**Problem statement:**
Reproduce the complete listing without any deviation.

****************************************

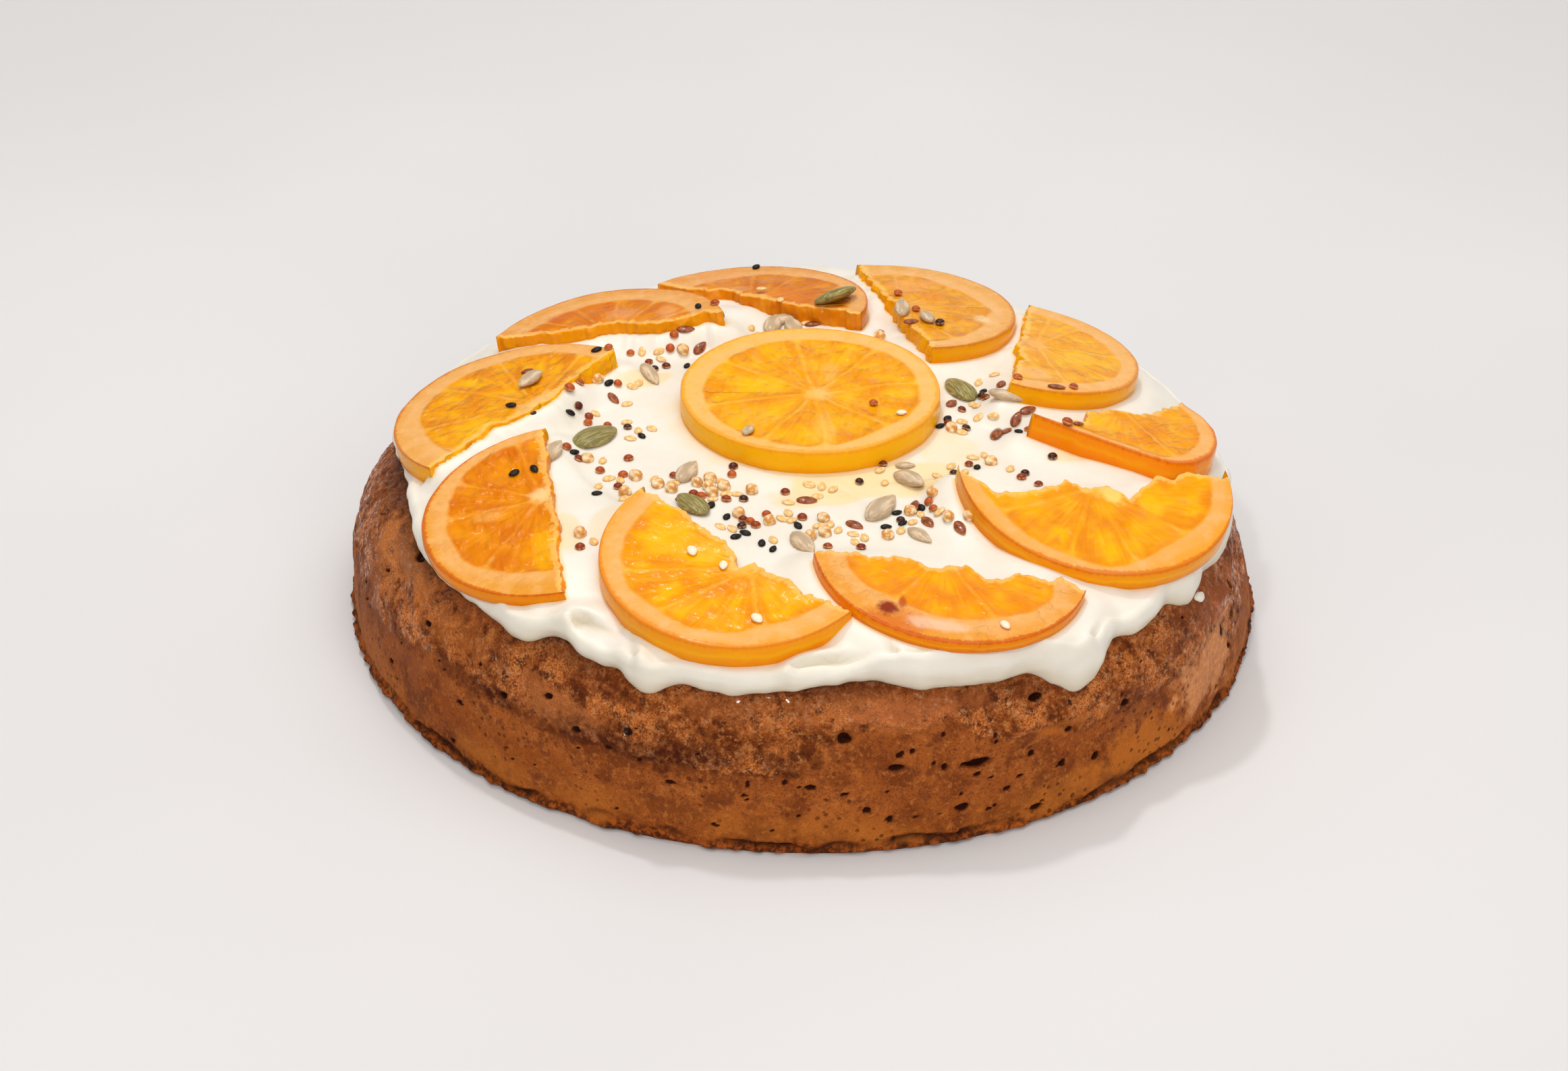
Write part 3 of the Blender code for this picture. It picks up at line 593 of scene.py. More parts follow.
# Core of the round, the directions in which its membranes meet the pith, and the radius of the
# flesh there: direction and radius, both from the middle of the round.
SEGMENTS = {
    "middle": ((1.2, -2.9), (-113, -82, -43, 10, 51, 100, 150, 199), (
        (-180, 27), (-150, 28.2), (-135, 28.8), (-115, 29.5), (-90, 30.4), (-75, 29.5), (-60, 28.4),
        (-45, 27.6), (-30, 28.6), (-15, 28.8), (0, 27.8), (20, 28), (45, 27.3), (60, 26.6),
        (90, 26.2), (115, 26.2), (135, 25.8), (155, 26.6),
    )),
    "front_left": ((3.4, 6.0), (-36, -1, 52), (
        (-90, 27), (-60, 27.2), (-40, 27.6), (-20, 28.6), (0, 27.8), (20, 28.8), (40, 27.8),
        (55, 26.6), (75, 26.6), (90, 27),
    )),
    "left_front": ((3.4, -4.6), (-76, -34, -2, 49), (
        (-90, 29.5), (-72, 29.2), (-45, 28.6), (-27, 27), (0, 26.2), (20, 26), (30, 26.6),
        (45, 25.8), (60, 24.9), (75, 23.6), (90, 23.7),
    )),
    "left": ((-1.0, -2.5), (-76, -30, 8, 53), (
        (-100, 29), (-90, 28.6), (-60, 28.7), (-40, 28), (-20, 27.2), (0, 27.2), (20, 27.2),
        (40, 27.4), (60, 25.8), (90, 25.8), (100, 27),
    )),
    "back_left": ((0.0, -2.0), (-62, -30, -2, 28, 52, 80), (
        (-90, 24.2), (-20, 23.4), (30, 23.2), (90, 24.6),
    )),
    "back": ((-1.0, 0.0), (-70, -38, -4, 26, 60), (
        (-90, 27), (-43, 28), (-15, 25.6), (2, 24.2), (17, 24), (35, 22.6), (60, 22), (90, 23),
    )),
    "back_right": ((0.0, -1.0), (-76, -36, -8, 30, 74), (
        (-90, 27), (-66, 26.4), (-48, 25.5), (-30, 23.8), (-18, 25), (0, 23), (16, 22.4),
        (35, 21.8), (55, 23.4), (76, 24), (90, 23),
    )),
    "right_back": ((2.5, 1.5), (-62, -28, 12, 58, 80), (
        (-90, 25), (-50, 25.2), (-27, 25.8), (0, 25.8), (20, 24.4), (53, 24), (73, 24.7), (90, 25),
    )),
    "right": ((1.0, 3.4), (8,), (
        (-90, 21.3), (-75, 17.8), (-60, 16.3), (-49, 16.0), (-35, 16.5), (-20, 18.3), (-10, 20.5),
        (-3, 23.1), (2, 25.2), (8, 26.4), (21, 26.5), (37, 25.2), (56, 23), (77, 21.4), (90, 20.3),
    )),
    "right_front": ((4.4, -2.0), (-64, -23, 8, 46), (
        (-86, 30), (-64, 28.6), (-44, 29.4), (-26, 29.4), (-14, 30.8), (-5, 31.4), (3, 30.6),
        (10, 29.4), (25, 27), (45, 26.8), (60, 28), (75, 28.6), (90, 29),
    )),
    "front_right": ((1.0, -2.0), (-30, 28), (
        (-80, 25.2), (-65, 25.2), (-50, 24.2), (-37, 22.6), (-15, 23), (0, 23.6), (30, 24),
        (48, 25.8), (64, 26.4), (77, 24.6), (90, 25),
    )),
}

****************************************

**The reply:**
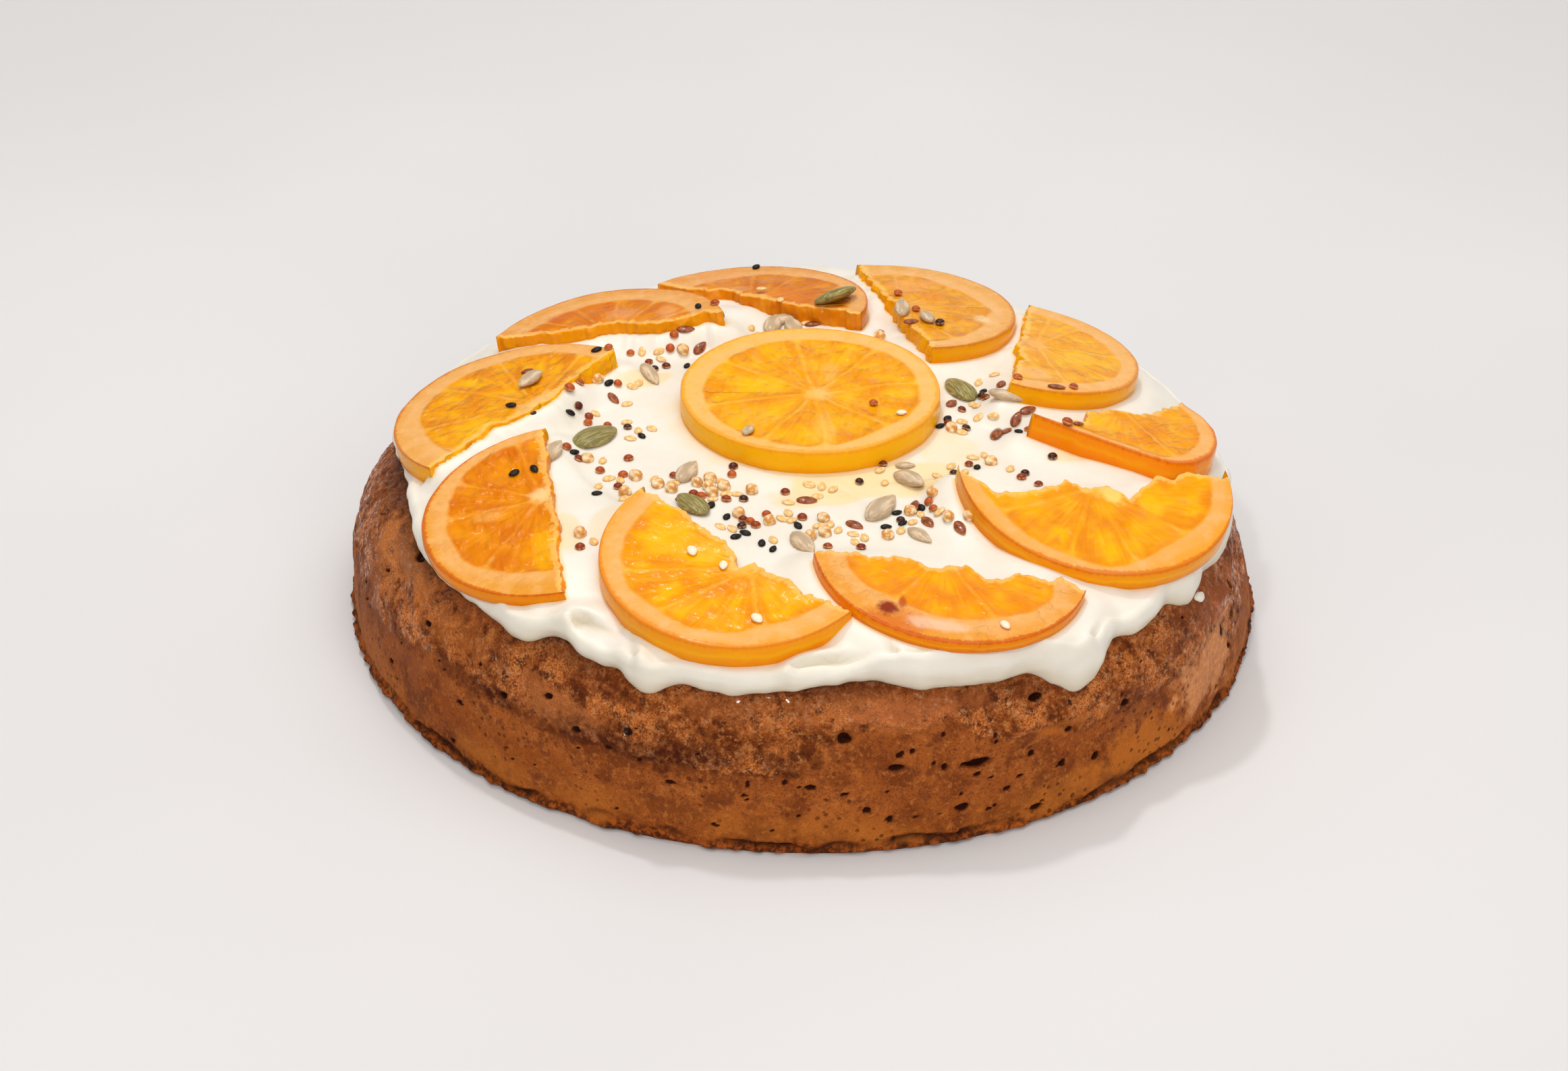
Write part 3 of the Blender code for this picture. It picks up at line 593 of scene.py. More parts follow.
# Core of the round, the directions in which its membranes meet the pith, and the radius of the
# flesh there: direction and radius, both from the middle of the round.
SEGMENTS = {
    "middle": ((1.2, -2.9), (-113, -82, -43, 10, 51, 100, 150, 199), (
        (-180, 27), (-150, 28.2), (-135, 28.8), (-115, 29.5), (-90, 30.4), (-75, 29.5), (-60, 28.4),
        (-45, 27.6), (-30, 28.6), (-15, 28.8), (0, 27.8), (20, 28), (45, 27.3), (60, 26.6),
        (90, 26.2), (115, 26.2), (135, 25.8), (155, 26.6),
    )),
    "front_left": ((3.4, 6.0), (-36, -1, 52), (
        (-90, 27), (-60, 27.2), (-40, 27.6), (-20, 28.6), (0, 27.8), (20, 28.8), (40, 27.8),
        (55, 26.6), (75, 26.6), (90, 27),
    )),
    "left_front": ((3.4, -4.6), (-76, -34, -2, 49), (
        (-90, 29.5), (-72, 29.2), (-45, 28.6), (-27, 27), (0, 26.2), (20, 26), (30, 26.6),
        (45, 25.8), (60, 24.9), (75, 23.6), (90, 23.7),
    )),
    "left": ((-1.0, -2.5), (-76, -30, 8, 53), (
        (-100, 29), (-90, 28.6), (-60, 28.7), (-40, 28), (-20, 27.2), (0, 27.2), (20, 27.2),
        (40, 27.4), (60, 25.8), (90, 25.8), (100, 27),
    )),
    "back_left": ((0.0, -2.0), (-62, -30, -2, 28, 52, 80), (
        (-90, 24.2), (-20, 23.4), (30, 23.2), (90, 24.6),
    )),
    "back": ((-1.0, 0.0), (-70, -38, -4, 26, 60), (
        (-90, 27), (-43, 28), (-15, 25.6), (2, 24.2), (17, 24), (35, 22.6), (60, 22), (90, 23),
    )),
    "back_right": ((0.0, -1.0), (-76, -36, -8, 30, 74), (
        (-90, 27), (-66, 26.4), (-48, 25.5), (-30, 23.8), (-18, 25), (0, 23), (16, 22.4),
        (35, 21.8), (55, 23.4), (76, 24), (90, 23),
    )),
    "right_back": ((2.5, 1.5), (-62, -28, 12, 58, 80), (
        (-90, 25), (-50, 25.2), (-27, 25.8), (0, 25.8), (20, 24.4), (53, 24), (73, 24.7), (90, 25),
    )),
    "right": ((1.0, 3.4), (8,), (
        (-90, 21.3), (-75, 17.8), (-60, 16.3), (-49, 16.0), (-35, 16.5), (-20, 18.3), (-10, 20.5),
        (-3, 23.1), (2, 25.2), (8, 26.4), (21, 26.5), (37, 25.2), (56, 23), (77, 21.4), (90, 20.3),
    )),
    "right_front": ((4.4, -2.0), (-64, -23, 8, 46), (
        (-86, 30), (-64, 28.6), (-44, 29.4), (-26, 29.4), (-14, 30.8), (-5, 31.4), (3, 30.6),
        (10, 29.4), (25, 27), (45, 26.8), (60, 28), (75, 28.6), (90, 29),
    )),
    "front_right": ((1.0, -2.0), (-30, 28), (
        (-80, 25.2), (-65, 25.2), (-50, 24.2), (-37, 22.6), (-15, 23), (0, 23.6), (30, 24),
        (48, 25.8), (64, 26.4), (77, 24.6), (90, 25),
    )),
}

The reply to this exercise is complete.